The provincial legislature’s so-called “public hearings” on the TCB were held in three, hard-to-reach urban venues, located far from where rural people actually live. The hearings took place in an intimidating environment. Chairpersons of the hearings consistently interrupted those speakers who were against the Bill and forced participants to give their names, warning them to respect the chiefs when making their comments.

People who identified themselves as coming from royal families and traditional councils were given preferential treatment at the hearings. They were allocated more time to share their views, and were encouraged to talk of the advantages of the Bill.
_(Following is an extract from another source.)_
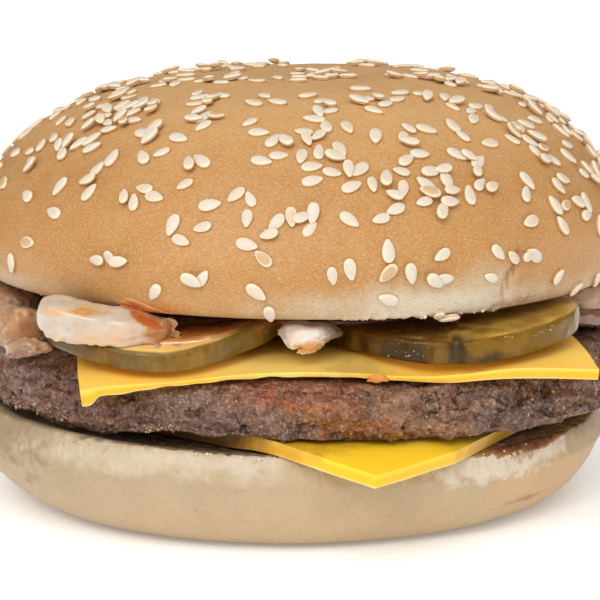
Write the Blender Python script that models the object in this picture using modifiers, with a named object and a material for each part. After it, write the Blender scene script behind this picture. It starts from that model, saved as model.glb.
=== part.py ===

Chiefs were greeted by name, and showed a comrade-type relationship with members of the provincial legislature who were present and who made them feel welcome. The atmosphere was one where ordinary people did not feel that they were on an equal footing with the officially recognised chiefs.

During the hearing at Thohoyandou, a chief was given time at the end of the hearing to respond to what people had said, as if participants had addressed their submissions to the chiefs rather than to the legislature, who should have responded.

At the end of the hearing, a representative from the legislature asked some chiefs to submit forms for petrol reimbursement. Rural community members were not assisted in attending the hearings.

Community mobilisation efforts went a long way toward enabling rural communities to get organised, to understand the contents and implications of the TCB, and to make submissions at the public hearings. If not for these interventions, the views of many communities would have remained largely unknown to parliamentarians and the Limpopo legislature might have voted in favour of the Bill. This shows that rural communities can successfully use parliamentary public participation mechanisms to democratise the legislative process, even against great odds.